Books with diverse topics tackle complex ideas and themes, stimulating critical thinking and intellectual growth. They encourage readers to analyse, evaluate and form opinions on different topics, fostering cognitive development and enhancing problem-solving abilities. Due to these positive fallouts, reading habit is being promoted worldwide. Many state-funded libraries with books on diverse topics can be found in many conurbations of the world, be it a metropolitan city or a small town. Defunct and abandoned telephone booths in Germany have been converted into mini-libraries for convenient book exchange. Many mobile libraries, or libraries on wheels, bring books to people’s doorsteps and are also popular in other countries.
Unfortunately, the national intellectual quotient of Nepal is declining. Keeping this in mind, the government and educational authorities should promote and establish a reading culture in Nepal. The current rote memorisation educational approach should be replaced with a focus on learning by doing attitude and extra-curricular reading. This can be done by overhauling our education system and including extra-curricular and behavioural books in the curriculum. Following are some of the steps that can be helpful in promoting a vibrant reading culture in Nepal.
First, ubiquitous and easy book access should be ensured at the community level. In collaboration with educational institutions, NGOs and other stakeholders, the government should invest in well-equipped libraries and reading corners in schools, colleges and public spaces. These libraries should cater to various interests, including literature, science, history, and local culture. Efforts should be made to improve the availability and affordability of books, including establishing globally accepted mobile libraries and book-sharing programmes.
Second, as the home environment plays a vital role in cultivating reading habits in children, parents should be encouraged to regularly read to their children from an early age and provided with guidance on selecting age-appropriate books. This reading ritual will ignite a lifelong love for books in children. In addition, the schools should organise reading workshops for parents, emphasising the benefits of reading and providing tips on creating a conducive reading environment at home. Collaborative efforts between schools and parents will significantly influence children's reading habits.

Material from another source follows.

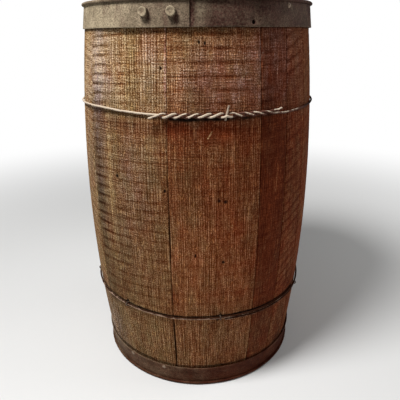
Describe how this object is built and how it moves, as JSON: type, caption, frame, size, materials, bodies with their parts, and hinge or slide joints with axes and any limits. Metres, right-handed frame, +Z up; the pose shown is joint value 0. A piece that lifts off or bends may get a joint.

Third, literary festivals, book fairs, and author interactions should be regularly organised by showcasing various books, facilitating discussions, and promoting local authors and publishers. These events would create a buzz around reading and attract people of all ages. By inviting renowned writers, intellectuals, and literary figures, these events can inspire aspiring readers and writers, fostering a sense of community and appreciation for literature. Publishers should work closely with educational institutions to produce quality, affordable, and culturally relevant books in different languages. In addition, collaboration with authors should involve school visits, book signings, and storytelling sessions, thereby creating a direct connection between readers and writers. Such interactions inspire young minds and display the value of literature in society. A new generation of talented storytellers regularly publishing wonderful multilingual books on various topics is evolving with a bang in Nepal. These juveniles should be encouraged to publish more quality works by supporting them with pre- and post-publication formalities, including marketing and promoting their books. All books—be they textbooks or extra-curricular books—should be tax-free, and the government should provide a subsidiary.
Finally, technological interventions will be a powerful tool to promote reading in the contemporary digital era. The government and concerned educational authorities should focus on digitising books, making them available in electronic formats and establishing e-libraries. This will not only expand access to books but will also encourage the tech-savvy younger generation towards reading culture. Furthermore, developing mobile apps and online platforms dedicated to reading, providing book recommendations, and facilitating discussions will enhance engagement and provide a platform for readers to connect and share their experiences.
There is immense potential to foster an effervescent reading culture among the people in Nepal, and so statutory policies should be directed in this direction. To achieve the feat of developing a thriving reading culture in Nepal, a multi-faceted approach involving government support, community participation, and educational initiatives is required.